BEGIN Provided material
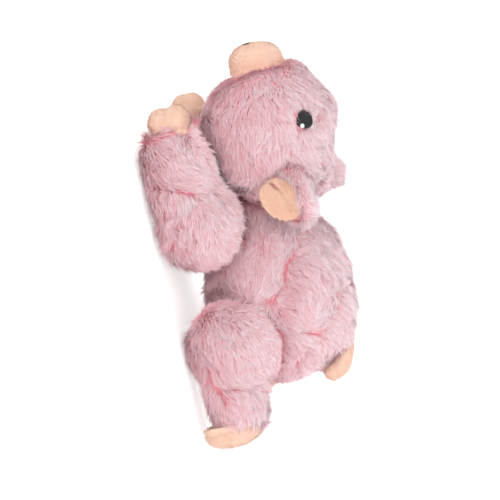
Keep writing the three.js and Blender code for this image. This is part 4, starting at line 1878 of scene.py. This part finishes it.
@dataclass
class Ear:
    """One ear: a cupped leaf of pile cloth with a thick rolled upper edge, lined with nap cloth."""

    hand: Hand
    length: float
    rise: float
    seed: int
    root: Triple = (-0.0454, 0.038, 0.099)
    half_width: float = 17.5 * MM
    cup: float = 9.0 * MM
    flare: float = 0.3
    droop: float = 0.25
    taper: float = 0.18
    thickness: float = 5.5 * MM
    sag: float = 3.0 * MM
    lining_centre: Pair = (0.545, -7.4 * MM)
    lining_half: Pair = (0.36, 12.8 * MM)
    lining_turn: float = 0.37
    pleat_depth: float = 2.0 * MM
    rim_path: tuple[Pair, ...] = (
        (0.12, -0.34), (0.17, 0.06), (0.30, 0.42), (0.50, 0.58), (0.70, 0.47), (0.86, 0.26), (0.96, 0.08),
    )
    rim_radius: float = 6.6 * MM

    def __post_init__(self) -> None:
        """Lays out the ear's own axes."""
        side = self.hand.value
        self.start = np.array(self.root) * [1, side, 1]
        self.along = unit(np.array([1.0, side * self.flare, self.rise]))
        outward = np.array([0.0, side, -self.droop])
        self.outward = unit(outward - self.along * (outward @ self.along))
        self.across = np.cross(self.along, self.outward) * side
        self.name = f"ear_{self.hand.word}"
        self.middle = self.lining_centre[0] * self.length, self.lining_centre[1]
        self.half = self.lining_half[0] * self.length, self.lining_half[1]

    def place(self, run: Array, rise: Array, lift: Array) -> Array:
        """Turns places along, across and off the ear's middle surface into points.

        Args:
            run: How far along the ear from its root.
            rise: How far across it, upwards.
            lift: How far off it, outwards.

        Returns:
            The points.
        """
        off = lift + self.cup * (rise / self.half_width) ** 2
        flat = self.start + np.outer(run, self.along) + np.outer(rise, self.across)
        return flat + np.outer(off, self.outward)

    def local(self, points: Array) -> tuple[Array, Array, Array]:
        """Turns points into places along, across and off the ear's middle surface.

        Args:
            points: Rows of points.

        Returns:
            How far along, across and outwards each point is.
        """
        off = points - self.start
        run, rise, out = off @ self.along, off @ self.across, off @ self.outward
        return run, rise, out - self.cup * (rise / self.half_width) ** 2

    def leaf(self) -> Shell:
        """Makes the body of the ear, a thin padded leaf.

        Returns:
            The closed surface.
        """
        ball = unit_ball(56, 44)
        x, y, z = ball.points.T
        half = self.length / 2
        rise = y * (self.half_width * (1 - self.taper * x) - BACKING_DEPTH) - self.sag * (1 - x ** 2)
        points = self.place(half + x * (half - BACKING_DEPTH), rise, z * (self.thickness / 2 - 0.6 * MM))
        return Shell(points, ball.faces)

    def rim(self) -> Shell:
        """Makes the thick roll of cloth along the upper edge.

        Returns:
            The closed surface.
        """
        t = np.linspace(0, 1, 36)
        marks = np.linspace(0, 1, len(self.rim_path))
        run, rise = (
            np.convolve(np.pad(size * np.interp(t, marks, stops), 3, mode="edge"), np.ones(7) / 7, "valid")
            for size, stops in zip((self.length, self.half_width), np.array(self.rim_path).T)
        )
        spine = self.place(run, rise, np.full(36, 1.2 * MM))
        radii = (self.rim_radius - BACKING_DEPTH / 2) * np.clip(4.5 * t * (1 - t), 0.12, 1) ** 0.45
        return swept(spine, radii, flat=1.15)

    def in_lining(self, run: Array, rise: Array, margin: float) -> Array:
        """Tells which places are on the lining.

        Args:
            run: How far along the ear each is.
            rise: How far across it.
            margin: How far the lining's edge is moved outwards.

        Returns:
            True for each place inside.
        """
        dx, dy = run - self.middle[0], rise - self.middle[1]
        cosine, sine = math.cos(self.lining_turn), math.sin(self.lining_turn)
        a, b = dx * cosine + dy * sine, dy * cosine - dx * sine
        return (a / (self.half[0] + margin)) ** 2 + (b / (self.half[1] + margin)) ** 2 < 1

    def lining(self) -> Shell:
        """Makes the padded lining, with one pleat from its root.

        Returns:
            The closed surface.
        """
        ball = unit_ball(72, 60)
        x, y, z = ball.points.T
        cosine, sine = math.cos(self.lining_turn), math.sin(self.lining_turn)
        a, b = x * self.half[0], y * self.half[1] * (1 + 0.1 * x)
        run, rise = self.middle[0] + a * cosine - b * sine, self.middle[1] + a * sine + b * cosine
        off = y - 0.12 + 0.25 * (x + 0.2) ** 2
        reach = np.clip(0.9 * (0.7 - x), 0, 1) * (z > 0)
        pleat = bell(off, 0.09) * reach
        overlap = 0.5 * (1 + np.tanh(off / 0.07)) * bell(off, 0.5) * reach
        puff = 0.7 * MM * (1 - y ** 2) * (1 - x ** 2)
        face = self.thickness / 2 + 0.9 * MM + z * 1.0 * MM + puff
        return Shell(self.place(run, rise, face + 0.9 * MM * overlap - self.pleat_depth * pleat), ball.faces)

    def build(self, wardrobe: Wardrobe) -> None:
        """Makes the ear's cloth, pile and lining.

        Args:
            wardrobe: The materials.
        """
        tailor = Tailor(self.name, wardrobe)
        skin = Skin.sculpt(self.name + "_cloth", [self.leaf(), self.rim()], 1.1 * MM, 3)
        tailor.pad(self.name, skin, wardrobe.backing, f"ear_back_{self.hand.word}", 0.5)
        lined = self.name + "_lining"
        lining = Skin.sculpt(lined, [self.lining()], 0.7 * MM, 1)
        tailor.pad(lined, lining, wardrobe.lining, f"ear_lining_{self.hand.word}", 0.5)
        tailor.nap(lined, lining, lambda points: self.local(points)[2] < 3 * MM)

        def flow(points: Array, normals: Array) -> Array:
            """Fans the pile out along the ear."""
            fan = np.outer(0.6 * self.local(points)[1] / self.half_width, self.across)
            return ruffled(self.along + fan, points, self.seed, (0.35, 0.016))

        def scale(points: Array, normals: Array) -> Array:
            """Says how long the pile is at each root, as a share of its full length.

            Args:
                points: The roots.
                normals: The cloth's normals there.

            Returns:
                The shares.
            """
            run, rise, lift = self.local(points)
            under_lining = self.in_lining(run, rise, -0.5 * MM) & (normals @ self.outward > 0.1) & (lift > 0)
            return np.where(under_lining, 0.0, 0.8 * np.clip(run / (6 * MM), 0.25, 1))

        def blocked(points: Array) -> Array:
            """Tells which points are in the lining."""
            run, rise, lift = self.local(points)
            return self.in_lining(run, rise, -2.4 * MM) & (lift > 1 * MM) & (lift < 6 * MM)

        # The ear's pile is paler all over, with painted light and shade from the cloth's facing.
        coat = Coat(flow, scale, lambda points, normals: tone_of(normals) - 0.15, blocked)
        tailor.grow(self.name, skin, coat, self.seed)


@dataclass
class Studio:
    """A pale floor, soft light and the camera at the photograph's viewing angle."""

    aim: Triple = (0.0056, 0.0, 0.0521)
    elevation: float = math.radians(11.5)
    distance: float = 1.4
    frame_width: float = 0.345
    roll_cosine: float = 0.2425
    sensor: float = 36.0
    floor_half: float = 6.0
    floor_colour: Colour = (252, 252, 252)
    floor_lift: float = 0.55
    sky: float = 0.98
    spread: float = math.radians(60)
    lamps: tuple[tuple[str, Triple, float, Colour], ...] = (
        ("near", (-0.03, -1.4, 0.1), 1.2, (255, 252, 250)),
        ("far", (0.3, 1.2, 1.0), 0.5, WHITE),
        ("tail", (1.2, 0.1, 0.8), 0.35, WHITE),
        ("snout", (-1.2, 0.2, 0.8), 0.2, WHITE),
    )

    def camera(self) -> None:
        """Stands the camera beside the pig, rolled as the photograph is."""
        look = Vector((0, math.cos(self.elevation), -math.sin(self.elevation)))
        above = Vector((0, math.sin(self.elevation), math.cos(self.elevation)))
        along = Vector((1, 0, 0))
        sine = math.sqrt(1 - self.roll_cosine ** 2)
        right = self.roll_cosine * along + sine * above
        up = -sine * along + self.roll_cosine * above
        lens = bpy.data.cameras.new("camera")
        lens.sensor_width = self.sensor
        lens.lens = self.sensor * self.distance / self.frame_width
        camera = link("camera", lens)
        turn = Matrix((right, up, -look)).transposed()
        camera.matrix_world = Matrix.Translation(Vector(self.aim) - self.distance * look) @ turn.to_4x4()
        bpy.context.scene.camera = camera

    def floor(self) -> None:
        """Lays a wide pale floor that keeps the pig's shadow."""
        signs = ((-1, -1), (1, -1), (1, 1), (-1, 1))
        corners = [(x * self.floor_half, y * self.floor_half, 0) for x, y in signs]
        floor = link("floor", mesh_from("floor", Shell(np.array(corners), [(0, 1, 2, 3)])))
        nodes = Nodes("floor")
        nodes.put(
            nodes.surface, Base_Color=linear(self.floor_colour), Roughness=1.0, Specular_IOR_Level=0.0,
            Emission_Color=(1, 1, 1, 1),
        )
        lift = nodes.add("ShaderNodeMath", operation="MULTIPLY")
        lift.inputs[1].default_value = self.floor_lift
        nodes.join(nodes.seen(), "Value", lift, 0)
        nodes.join(lift, "Value", nodes.surface, "Emission Strength")
        floor.data.materials.append(nodes.material)

    def light(self) -> None:
        """Sets the lamps, wide and far away on the sides of their given places."""
        for name, place, strength, colour in self.lamps:
            light = bpy.data.lights.new(name, "SUN")
            light.angle, light.energy = self.spread, strength
            light.color = linear(colour)[:3]
            lamp = link(name, light)
            lamp.location = place
            lamp.rotation_euler = (-Vector(place)).to_track_quat("-Z", "Y").to_euler()

    def world(self) -> None:
        """Surrounds the pig with even white light, and shows white behind it."""
        world = bpy.data.worlds.new("studio")
        world.use_nodes = True
        graph = Graph(world.node_tree)
        sky = graph.add("ShaderNodeBackground", Color=(1, 1, 1, 1))
        level = graph.add("ShaderNodeMapRange", To_Min=self.sky, To_Max=1.0)
        graph.join(graph.seen(), "Value", level, "Value")
        graph.join(level, "Result", sky, "Strength")
        graph.join(sky, "Background", graph.add("ShaderNodeOutputWorld"), "Surface")
        bpy.context.scene.world = world

    def build(self) -> None:
        """Sets up the whole studio."""
        self.camera()
        self.floor()
        self.world()
        self.light()
        bpy.context.scene.view_settings.view_transform = "Standard"


LEG_SIZES = {
    End.FRONT: dict(
        lobe_radius=29.5 * MM, tuck=10 * MM, wide=(0.021, 0.022, 0.017), tall=(0.024, 0.0245, 0.018),
        height=24 * MM, tip_overlap=13 * MM, covered_below=0.0, creases=(ELBOW_CREASE, SHOULDER_PARTING),
    ),
    End.REAR: dict(
        lobe_radius=31 * MM, tuck=12 * MM, wide=(0.021, 0.022, 0.019), tall=(0.024, 0.0225, 0.020),
        height=27.5 * MM, tip_overlap=14 * MM, covered_below=6 * MM, creases=(KNEE_CREASE, SHIN_PARTING),
    ),
}
HOOF_SIZES = {
    End.FRONT: dict(
        overlap=13 * MM, half_across=10.8 * MM, half_deep=14.5 * MM, blunt=2.5, stacked=True, cleft=2.4 * MM,
        tuck_depth=4 * MM,
    ),
    End.REAR: dict(
        overlap=14 * MM, half_across=11.5 * MM, half_deep=21.6 * MM, blunt=2.6, stacked=False, cleft=3 * MM,
        tuck_depth=2 * MM, offset=9 * MM, height=21.1 * MM,
    ),
}
HOOF_PLACES = {
    (End.FRONT, Hand.LEFT): dict(length=17.5 * MM, offset=5.4 * MM, height=28.5 * MM),
    (End.FRONT, Hand.RIGHT): dict(length=20.5 * MM, offset=3.2 * MM, height=25 * MM),
    (End.REAR, Hand.LEFT): dict(length=11.5 * MM),
    (End.REAR, Hand.RIGHT): dict(length=10.5 * MM),
}


def main() -> None:
    """Builds the toy piece by piece and logs the fibres and faces of each pile."""
    logging.basicConfig(level=logging.INFO, format="%(message)s")
    Studio().build()
    wardrobe = Wardrobe()
    torso, head = Torso(), Head()
    places = [(end, hand) for end in End for hand in Hand]
    legs = [Leg(end, hand, seed=31 + 5 * i, **LEG_SIZES[end]) for i, (end, hand) in enumerate(places)]
    torso.build(legs, head, wardrobe)
    head.build(torso, legs, wardrobe)
    Snout().build(wardrobe)
    for leg in legs:
        leg.build(torso, head, wardrobe)
    for leg in legs:
        Hoof(leg, **HOOF_SIZES[leg.end], **HOOF_PLACES[leg.end, leg.hand]).build(wardrobe)
    Ear(Hand.LEFT, length=46 * MM, rise=0.08, seed=41).build(wardrobe)
    Ear(Hand.RIGHT, length=28 * MM, rise=0.72, seed=43).build(wardrobe)
    Face().build(head, wardrobe)
    Tail().build(wardrobe)
    wardrobe.finish_nodes()


if __name__ == "__main__":
    main()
END Provided material
> **Your instructions**:
From the very first line of the data through the line with "ear: a cupped" in it, please reproduce each line exactly and output nothing more.

> **Finished answer**:
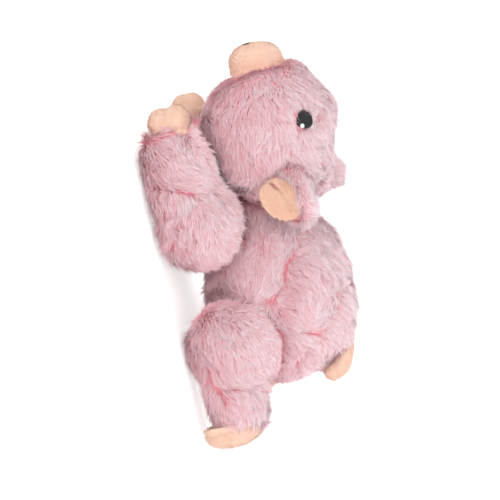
Keep writing the three.js and Blender code for this image. This is part 4, starting at line 1878 of scene.py. This part finishes it.
@dataclass
class Ear:
    """One ear: a cupped leaf of pile cloth with a thick rolled upper edge, lined with nap cloth."""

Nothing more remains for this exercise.